HMRC has begun to issue ‘nudge letters’ to crypto asset owners who may have underpaid tax when selling their assets, urging them to amend or submit a tax return.
Crypto assets refer to any digital representation of value that can be digitally traded, transferred or used for payment. There are hundreds of different types, including Bitcoin and Ethereum.
In this rapidly evolving sector, asset holders are not always clear on what income or profit generates a tax liability.
This follows the introduction of The Crypto Asset Reporting Framework (CARF) earlier in 2024, requiring crypto asset firms to share customer data with HMRC when requested.
What do I need to report?
Profit on the sale (disposal) of crypto assets is typically considered to be liable to Capital Gains Tax (CGT) rather than Income Tax.
You will be taxed at a rate of:
- 10 per cent – on gains within the basic Income Tax band, if you pay the basic rate on your income.
- 20 per cent – on gains that exceed the basic Income Tax band, if you pay the basic rate on your income or if you are a Higher Rate taxpayer.
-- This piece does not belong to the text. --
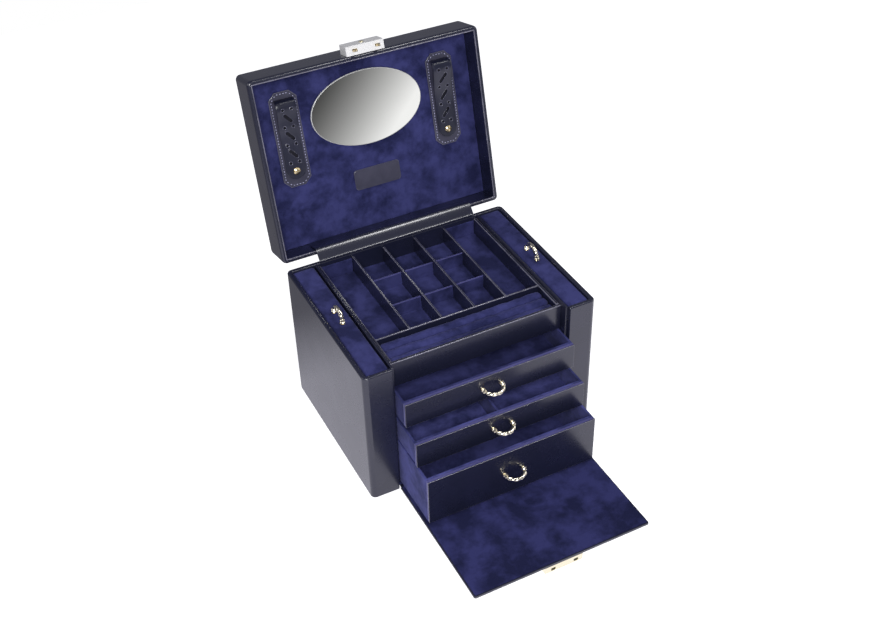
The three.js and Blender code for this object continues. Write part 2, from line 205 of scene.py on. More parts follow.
def makePolishGroup():
    # handled metal: faint smears and hairlines
    group, entry, leave = newGroup(
        "handledMetal",
        [("Scale", "NodeSocketFloat", 260.0), ("Base", "NodeSocketFloat", 0.16),
         ("Smear", "NodeSocketFloat", 0.12)],
        [("Roughness", "NodeSocketFloat"), ("Height", "NodeSocketFloat"), ("Tarnish", "NodeSocketFloat")],
    )
    spot = scaledPlace(group, entry)
    smears = addNode(group, "ShaderNodeTexNoise", {"Scale": 1.0, "Detail": 4.0, "Roughness": 0.6,
                                                   "Distortion": 0.7})
    lines = addNode(group, "ShaderNodeTexNoise", {"Scale": 14.0, "Detail": 2.0, "Roughness": 0.7})
    wire(group, (spot, smears.inputs["Vector"]), (spot, lines.inputs["Vector"]))
    rough = addNode(group, "ShaderNodeMath", operation="MULTIPLY_ADD")
    wire(
        group,
        (smears.outputs[0], rough.inputs[0]),
        (entry.outputs["Smear"], rough.inputs[1]),
        (entry.outputs["Base"], rough.inputs[2]),
        (rough.outputs[0], leave.inputs["Roughness"]),
        (lines.outputs[0], leave.inputs["Height"]),
        (smears.outputs[0], leave.inputs["Tarnish"]),
    )
    return group


napGroup = makeNapGroup()
grainGroup = makeGrainGroup()
polishGroup = makePolishGroup()


def newMaterial(name):
    material = bpy.data.materials.new(name)
    material.use_nodes = True
    tree = material.node_tree
    tree.nodes.clear()
    shader = addNode(tree, "ShaderNodeBsdfPrincipled")
    out = addNode(tree, "ShaderNodeOutputMaterial")
    wire(tree, (shader.outputs[0], out.inputs[0]))
    return material, tree, shader


def useGroup(tree, group, **values):
    node = addNode(tree, "ShaderNodeGroup")
    node.node_tree = group
    for key, value in values.items():
        node.inputs[key].default_value = value
    return node


def mixColours(tree, factor, first, second):
    mix = addNode(tree, "ShaderNodeMix", data_type="RGBA")
    for slot, value in (("A", first), ("B", second)):
        socket = [s for s in mix.inputs if s.name == slot and s.type == "RGBA"][0]
        if isinstance(value, (tuple, list)):
            socket.default_value = (*value, 1)
        else:
            wire(tree, (value, socket))
    wire(tree, (factor, mix.inputs["Factor"]))
    return [s for s in mix.outputs if s.type == "RGBA"][0]


def addBump(tree, shader, height, distance, strength=1.0):
    bump = addNode(tree, "ShaderNodeBump", {"Strength": strength, "Distance": distance})
    wire(tree, (height, bump.inputs["Height"]), (bump.outputs[0], shader.inputs["Normal"]))


def velvet(name, spec):
    material, tree, shader = newMaterial(name)
    nap = useGroup(tree, napGroup, Scale=spec["scale"], Contrast=spec["contrast"])
    base = mixColours(tree, nap.outputs["Clouds"], spec["deep"], spec["pale"])
    lint = addNode(tree, "ShaderNodeMapRange", {"From Min": 0.3, "From Max": 0.7, "To Min": 0.0,
                                                "To Max": 0.3})
    wire(tree, (nap.outputs["Fibres"], lint.inputs["Value"]))
    wire(tree, (mixColours(tree, lint.outputs[0], base, spec["tip"]), shader.inputs["Base Color"]))
    shader.inputs["Roughness"].default_value = 1.0
    shader.inputs["Specular IOR Level"].default_value = 0.12
    shader.inputs["Sheen Weight"].default_value = spec["sheen"]
    shader.inputs["Sheen Roughness"].default_value = 0.42
    shader.inputs["Sheen Tint"].default_value = (*spec["sheenTint"], 1)
    addBump(tree, shader, nap.outputs["Height"], 0.0006, 0.5)
    return material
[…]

Gains should be reported on a Self-Assessment form via HMRC’s online service. HMRC will then tell you how much CGT you need to pay, how to pay it, and when to do so.
Mitigating tax liabilities
If your total capital gains are less than £3,000 (including any other capital gains you have made in the financial year), then you will not have any CGT to pay.
You may consider planning the disposal of crypto assets before, or after, the start of a new tax year to utilise each year’s allowance.